El 6 de junio de 1984, Alekséi Pázhitnov estaba a punto de pasar a la historia de la computación. Picando código en un oscuro despacho del Centro de Computación Dorodnitsyn en Moscú, este programador soviético inventó el videojuego más difícil que nadie había sido capaz de crear: el ‘Tetris’.
¿El ‘Tetris’? Sí. Y es que la única forma de no perder en el ‘Tetris’ es no jugar. Una vez que cae la primera pieza, el destino final ya está escrito: jaque mate. No se puede ganar. Y, aun así, este simple juego de bloques fue capaz de conquistar todo el mundo en plena Guerra Fría. Casi nada.
“Desde Rusia con amor”
No creo que nadie pueda que ‘Tetris’ es un clásico. Se llama así por la palabra griega tetra (porque las piezas se componen de cuatro bloques) y la parte final de ‘tenis’ (el deporte favorito de Pázhitnov). Fue un exitazo. Con una rapidez increíble se comenzó a comercializar el juego a los dos lados del Telón de Acero y se convirtió en casi un elemento cultural.
No obstante, el diseño original tenía algunos problemas. ‘Tetris’ usa siete piezas llamadas ‘tetrominós’ (o ‘tetriminos’) que caen hacia la base. No se pueden frenar, pero sí rotar sobre su propio eje. La tarea del jugador es completar filas para hacerlas desaparecer.
Aleatorio, pero poco.
El problema es que, si el patrón es totalmente aleatorio, uno podía quedarse esperando una pieza toda la partida. De hecho, si la selección es completamente al azar es posible que solo jugáramos con un tipo de pieza por lo que el juego sería muy muy muy aburrido. Aunque, como demostró la matemática noruega Kaitlyn Tsuruda, si solo hubiera una pieza, sí se podría jugar eternamente sin mayor problema.
Por eso, rápidamente se introdujo una innovación: the bag. Un generador aleatorio que trabaja con lotes de siete piezas y las lanza, ahora sí, de forma aleatoria. Eso garantiza que siempre tenemos piezas variadas y que el juego se haga más previsible y estratégico.
Nuestro Kobayashi Maru
O, mejor dicho, el no-fin. Una de las consecuencias de la forma de las piezas (y de la aleatoriedad) es que, como demuestra la también matemática Heidi Burgiel, a medida que jugamos se crean huecos imposibles que llevan inexorablemente a la derrota.

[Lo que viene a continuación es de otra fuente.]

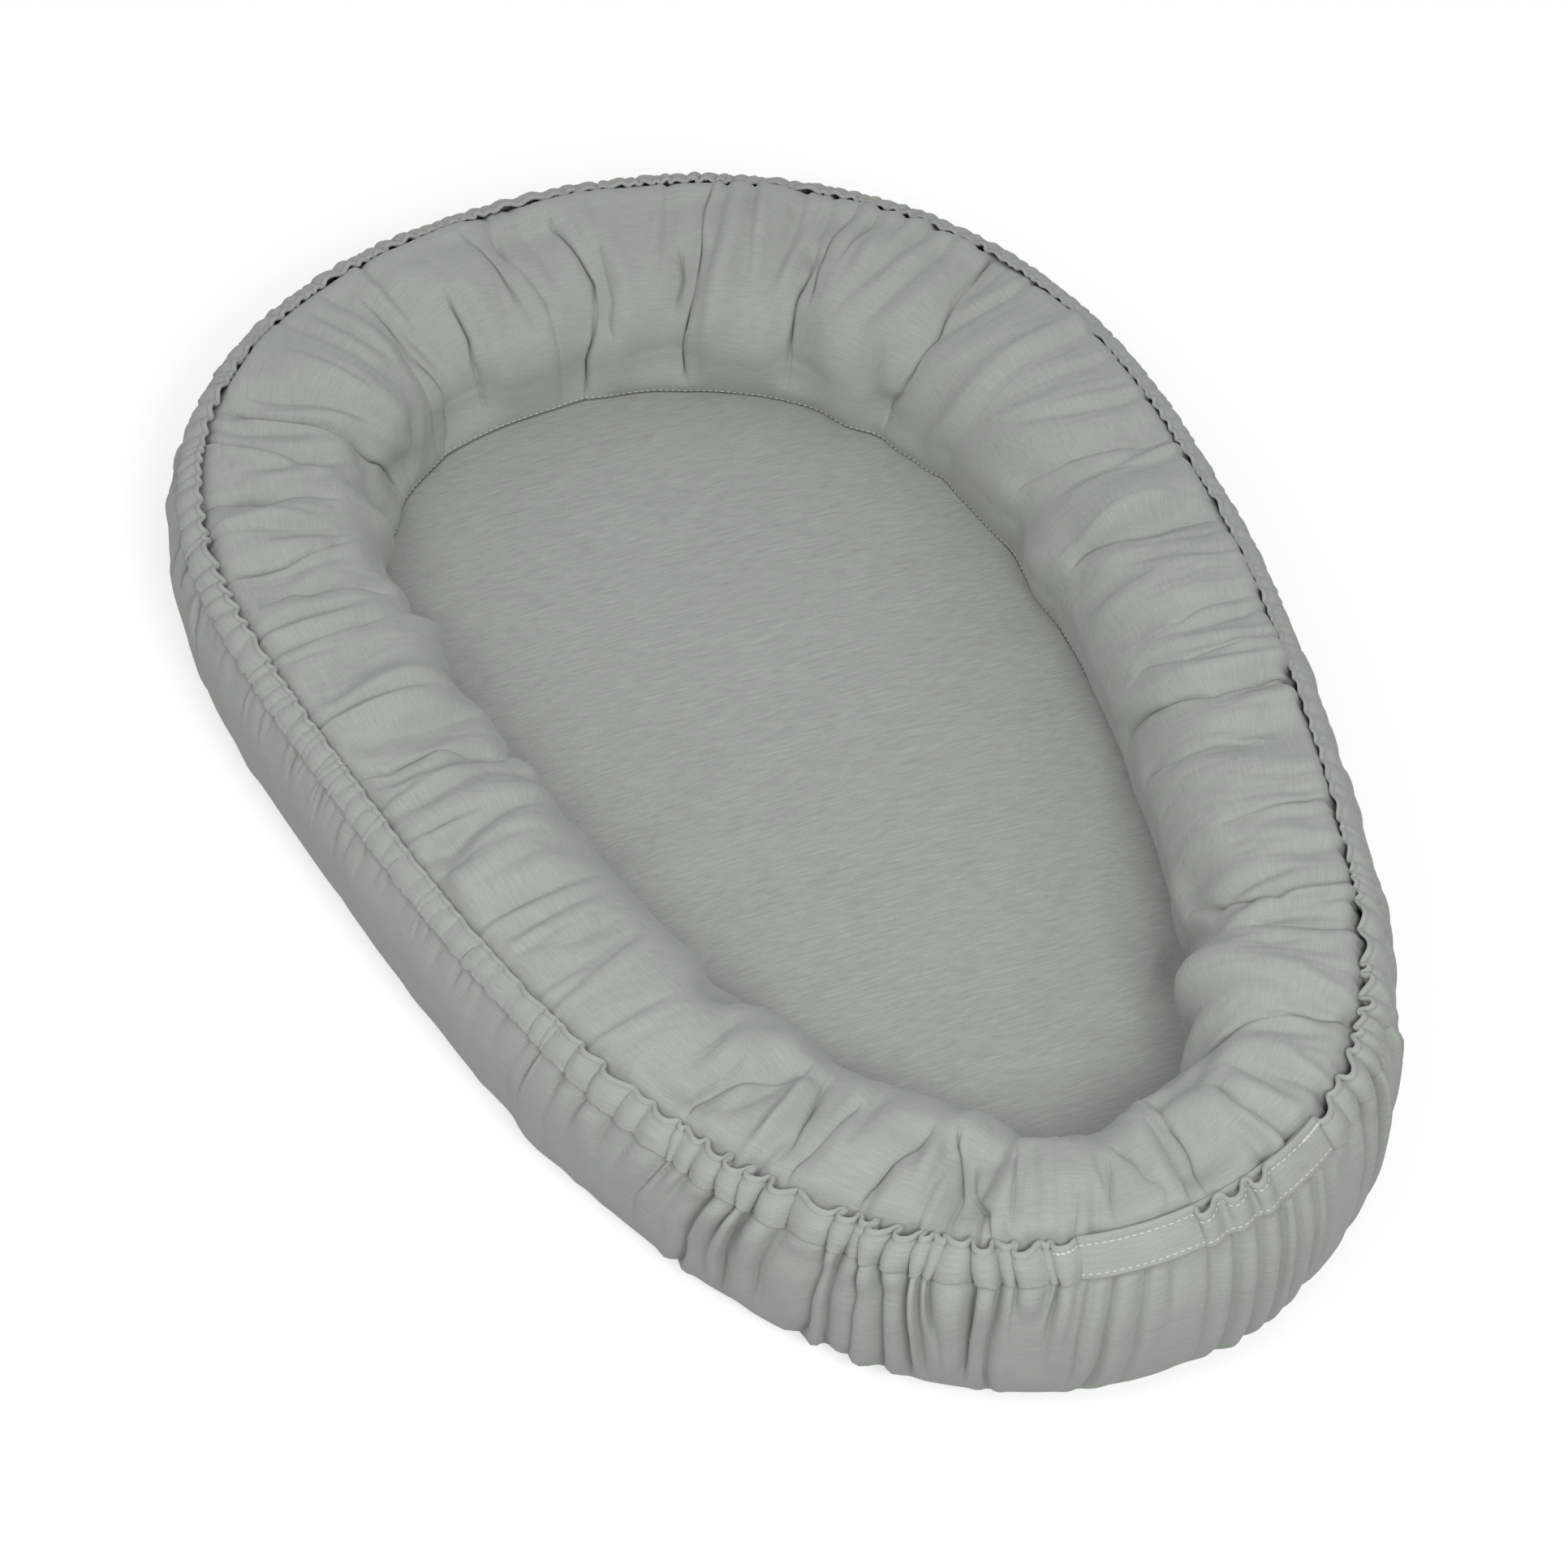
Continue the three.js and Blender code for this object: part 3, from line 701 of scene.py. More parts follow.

Eso lo sabíamos, al menos, desde 1992. Ese año, John Brzustowski elaboró una completísima tesis en la que analizaba todas las posibilidades del juego. Para esa época el juego ya se había hecho muy popular y era un pasatiempo intelectual muy estimulante. Tan estimulante que, como el Kobayashi Maru, nos enseña que hay veces que solo podemos perder.